■ What the exercise asks: All of the data must be printed exactly; please include every line.

■ Material for the task:

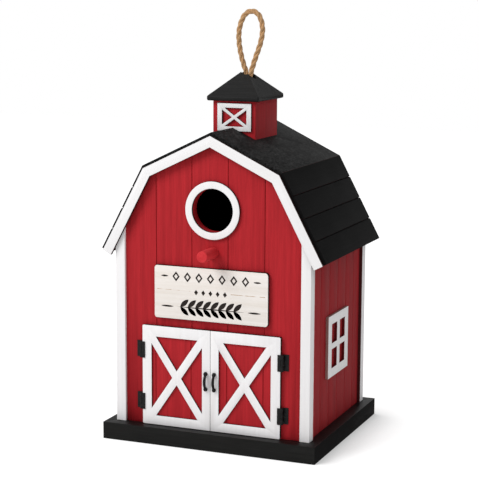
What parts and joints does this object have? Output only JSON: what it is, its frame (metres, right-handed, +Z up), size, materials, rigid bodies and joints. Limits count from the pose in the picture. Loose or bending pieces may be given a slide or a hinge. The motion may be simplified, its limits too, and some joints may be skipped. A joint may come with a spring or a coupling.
{
  "type": "birdhouse",
  "caption": "Hanging barn-shaped birdhouse with a gambrel roof, a cupola with a rope loop, a round entrance over a perch, side windows and hinged clean-out doors.",
  "frame": {"origin": "middle of the base's underside", "axes": "+X to the viewer's right of the entrance side, +Y to the back, +Z up; the entrance faces -Y"},
  "size_m": [0.2094, 0.1825, 0.3802],
  "materials": {
    "red_paint": "satin red paint over grooved wood",
    "white_paint": "satin white paint",
    "black_paint": "satin black paint",
    "roof_black": "matte charcoal paint with a fine grain",
    "cream_paint": "matte cream paint with plank lines",
    "black_metal": "black enamel",
    "steel": "plain zinc",
    "jute": "twisted natural fibre"
  },
  "bodies": {
    "house": {"back_wall": "red_paint", "base": "black_paint", "base_screws": "steel", "corner_post_back_left": "white_paint", "corner_post_back_right": "white_paint", "corner_post_front_left": "white_paint", "corner_post_front_right": "white_paint", "cupola_block": "red_paint", "cupola_cross_frame": "white_paint", "cupola_roof": "roof_black", "door_magnets": "steel", "entrance_ring": "white_paint", "front_wall": "red_paint", "hanging_rope": "jute", "hinge_pins": "steel", "hinge_wall_leaf_lower_left": "black_metal", "hinge_wall_leaf_lower_right": "black_metal", "hinge_wall_leaf_upper_left": "black_metal", "hinge_wall_leaf_upper_right": "black_metal", "left_wall": "red_paint", "perch": "red_paint", "rake_trim_back_lower_left": "white_paint", "rake_trim_back_lower_right": "white_paint", "rake_trim_back_upper_left": "white_paint", "rake_trim_back_upper_right": "white_paint", "rake_trim_front_lower_left": "white_paint", "rake_trim_front_lower_right": "white_paint", "rake_trim_front_upper_left": "white_paint", "rake_trim_front_upper_right": "white_paint", "ridge_board_left": "roof_black", "ridge_board_right": "roof_black", "right_wall": "red_paint", "roof_course_left_1": "roof_black", "roof_course_left_2": "roof_black", "roof_course_left_3": "roof_black", "roof_course_left_4": "roof_black", "roof_course_right_1": "roof_black", "roof_course_right_2": "roof_black", "roof_course_right_3": "roof_black", "roof_course_right_4": "roof_black", "rope_knot": "jute", "sign_board": "cream_paint", "window_frame_left": "white_paint", "window_frame_right": "white_paint"},
    "left_door": {"hinge_door_leaf_lower_left": "black_metal", "hinge_door_leaf_upper_left": "black_metal", "left_door_frame": "white_paint", "left_door_panel": "red_paint", "left_door_pull": "black_metal", "left_strike_plate": "steel"},
    "right_door": {"hinge_door_leaf_lower_right": "black_metal", "hinge_door_leaf_upper_right": "black_metal", "right_door_frame": "white_paint", "right_door_panel": "red_paint", "right_door_pull": "black_metal", "right_strike_plate": "steel"}
  },
  "joints": [
    {"name": "left_door_hinge", "type": "hinge", "parent": "house", "child": "left_door", "pos_m": [-0.0664, -0.076, 0.0604], "axis": [0, 0, -1], "range_deg": [0, 150]},
    {"name": "right_door_hinge", "type": "hinge", "parent": "house", "child": "right_door", "pos_m": [0.0664, -0.076, 0.0604], "axis": [0, 0, 1], "range_deg": [0, 150]}
  ]
}
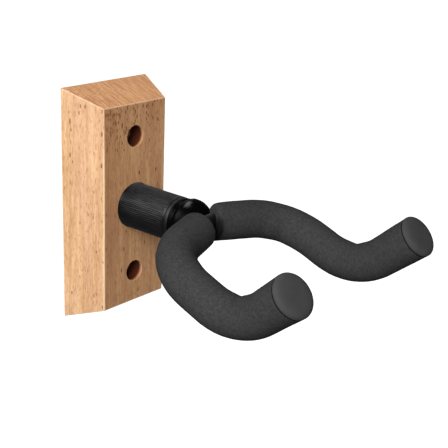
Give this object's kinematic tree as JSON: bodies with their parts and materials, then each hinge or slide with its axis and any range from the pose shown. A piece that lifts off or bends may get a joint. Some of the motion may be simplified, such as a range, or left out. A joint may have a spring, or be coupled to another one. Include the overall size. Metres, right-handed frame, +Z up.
{
  "type": "wall guitar hanger",
  "caption": "Wall hanger for a guitar: a bevelled wood block on two wall screws, a fluted post, and a foam-covered two-armed yoke that swivels about the post.",
  "frame": {"origin": "centre of the wood block's back face, on the wall, midway between the two wall screws", "axes": "+X along the wall to the right, seen from the room; +Y into the wall, along the post's and the swivel's axis; +Z up"},
  "size_m": [0.0961, 0.1446, 0.105],
  "materials": {
    "beech": "oiled beech, satin",
    "sleeve_black": "satin black, finely fluted",
    "bush_black": "matte black nylon",
    "bush_natural": "matte natural nylon",
    "hub_black": "gloss black",
    "zinc_steel": "zinc plated",
    "rod_black": "semi-gloss black",
    "foam": "closed-cell foam, matte",
    "cap_rubber": "smooth rubber, matte",
    "nylon_blue": "matte blue nylon"
  },
  "bodies": {
    "wall_base": {"wood_block": "beech", "sleeve": "sleeve_black", "front_bush": "bush_black", "rear_bush": "bush_natural"},
    "yoke": {"hub": "hub_black", "shank": "zinc_steel", "yoke_rod": "rod_black", "left_foam": "foam", "right_foam": "foam", "left_end_cap": "cap_rubber", "right_end_cap": "cap_rubber", "washer": "zinc_steel", "lock_nut": "zinc_steel", "nut_insert": "nylon_blue"}
  },
  "joints": [
    {"name": "yoke_swivel", "type": "hinge", "parent": "wall_base", "child": "yoke", "pos_m": [0, -0.04, 0], "axis": [0, 1, 0], "continuous": true}
  ]
}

■ Correct output:
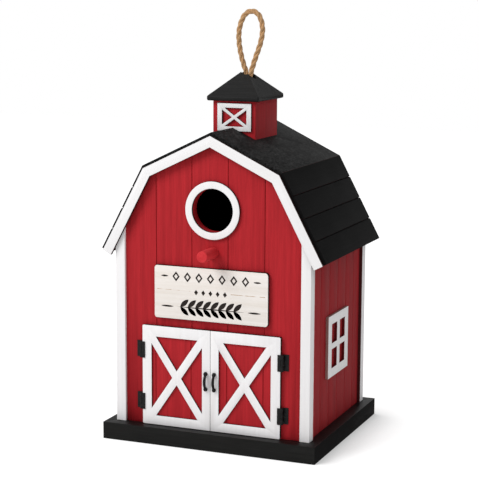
What parts and joints does this object have? Output only JSON: what it is, its frame (metres, right-handed, +Z up), size, materials, rigid bodies and joints. Limits count from the pose in the picture. Loose or bending pieces may be given a slide or a hinge. The motion may be simplified, its limits too, and some joints may be skipped. A joint may come with a spring or a coupling.
{
  "type": "birdhouse",
  "caption": "Hanging barn-shaped birdhouse with a gambrel roof, a cupola with a rope loop, a round entrance over a perch, side windows and hinged clean-out doors.",
  "frame": {"origin": "middle of the base's underside", "axes": "+X to the viewer's right of the entrance side, +Y to the back, +Z up; the entrance faces -Y"},
  "size_m": [0.2094, 0.1825, 0.3802],
  "materials": {
    "red_paint": "satin red paint over grooved wood",
    "white_paint": "satin white paint",
    "black_paint": "satin black paint",
    "roof_black": "matte charcoal paint with a fine grain",
    "cream_paint": "matte cream paint with plank lines",
    "black_metal": "black enamel",
    "steel": "plain zinc",
    "jute": "twisted natural fibre"
  },
  "bodies": {
    "house": {"back_wall": "red_paint", "base": "black_paint", "base_screws": "steel", "corner_post_back_left": "white_paint", "corner_post_back_right": "white_paint", "corner_post_front_left": "white_paint", "corner_post_front_right": "white_paint", "cupola_block": "red_paint", "cupola_cross_frame": "white_paint", "cupola_roof": "roof_black", "door_magnets": "steel", "entrance_ring": "white_paint", "front_wall": "red_paint", "hanging_rope": "jute", "hinge_pins": "steel", "hinge_wall_leaf_lower_left": "black_metal", "hinge_wall_leaf_lower_right": "black_metal", "hinge_wall_leaf_upper_left": "black_metal", "hinge_wall_leaf_upper_right": "black_metal", "left_wall": "red_paint", "perch": "red_paint", "rake_trim_back_lower_left": "white_paint", "rake_trim_back_lower_right": "white_paint", "rake_trim_back_upper_left": "white_paint", "rake_trim_back_upper_right": "white_paint", "rake_trim_front_lower_left": "white_paint", "rake_trim_front_lower_right": "white_paint", "rake_trim_front_upper_left": "white_paint", "rake_trim_front_upper_right": "white_paint", "ridge_board_left": "roof_black", "ridge_board_right": "roof_black", "right_wall": "red_paint", "roof_course_left_1": "roof_black", "roof_course_left_2": "roof_black", "roof_course_left_3": "roof_black", "roof_course_left_4": "roof_black", "roof_course_right_1": "roof_black", "roof_course_right_2": "roof_black", "roof_course_right_3": "roof_black", "roof_course_right_4": "roof_black", "rope_knot": "jute", "sign_board": "cream_paint", "window_frame_left": "white_paint", "window_frame_right": "white_paint"},
    "left_door": {"hinge_door_leaf_lower_left": "black_metal", "hinge_door_leaf_upper_left": "black_metal", "left_door_frame": "white_paint", "left_door_panel": "red_paint", "left_door_pull": "black_metal", "left_strike_plate": "steel"},
    "right_door": {"hinge_door_leaf_lower_right": "black_metal", "hinge_door_leaf_upper_right": "black_metal", "right_door_frame": "white_paint", "right_door_panel": "red_paint", "right_door_pull": "black_metal", "right_strike_plate": "steel"}
  },
  "joints": [
    {"name": "left_door_hinge", "type": "hinge", "parent": "house", "child": "left_door", "pos_m": [-0.0664, -0.076, 0.0604], "axis": [0, 0, -1], "range_deg": [0, 150]},
    {"name": "right_door_hinge", "type": "hinge", "parent": "house", "child": "right_door", "pos_m": [0.0664, -0.076, 0.0604], "axis": [0, 0, 1], "range_deg": [0, 150]}
  ]
}
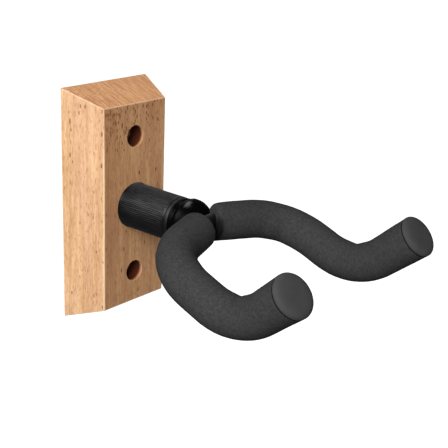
Give this object's kinematic tree as JSON: bodies with their parts and materials, then each hinge or slide with its axis and any range from the pose shown. A piece that lifts off or bends may get a joint. Some of the motion may be simplified, such as a range, or left out. A joint may have a spring, or be coupled to another one. Include the overall size. Metres, right-handed frame, +Z up.
{
  "type": "wall guitar hanger",
  "caption": "Wall hanger for a guitar: a bevelled wood block on two wall screws, a fluted post, and a foam-covered two-armed yoke that swivels about the post.",
  "frame": {"origin": "centre of the wood block's back face, on the wall, midway between the two wall screws", "axes": "+X along the wall to the right, seen from the room; +Y into the wall, along the post's and the swivel's axis; +Z up"},
  "size_m": [0.0961, 0.1446, 0.105],
  "materials": {
    "beech": "oiled beech, satin",
    "sleeve_black": "satin black, finely fluted",
    "bush_black": "matte black nylon",
    "bush_natural": "matte natural nylon",
    "hub_black": "gloss black",
    "zinc_steel": "zinc plated",
    "rod_black": "semi-gloss black",
    "foam": "closed-cell foam, matte",
    "cap_rubber": "smooth rubber, matte",
    "nylon_blue": "matte blue nylon"
  },
  "bodies": {
    "wall_base": {"wood_block": "beech", "sleeve": "sleeve_black", "front_bush": "bush_black", "rear_bush": "bush_natural"},
    "yoke": {"hub": "hub_black", "shank": "zinc_steel", "yoke_rod": "rod_black", "left_foam": "foam", "right_foam": "foam", "left_end_cap": "cap_rubber", "right_end_cap": "cap_rubber", "washer": "zinc_steel", "lock_nut": "zinc_steel", "nut_insert": "nylon_blue"}
  },
  "joints": [
    {"name": "yoke_swivel", "type": "hinge", "parent": "wall_base", "child": "yoke", "pos_m": [0, -0.04, 0], "axis": [0, 1, 0], "continuous": true}
  ]
}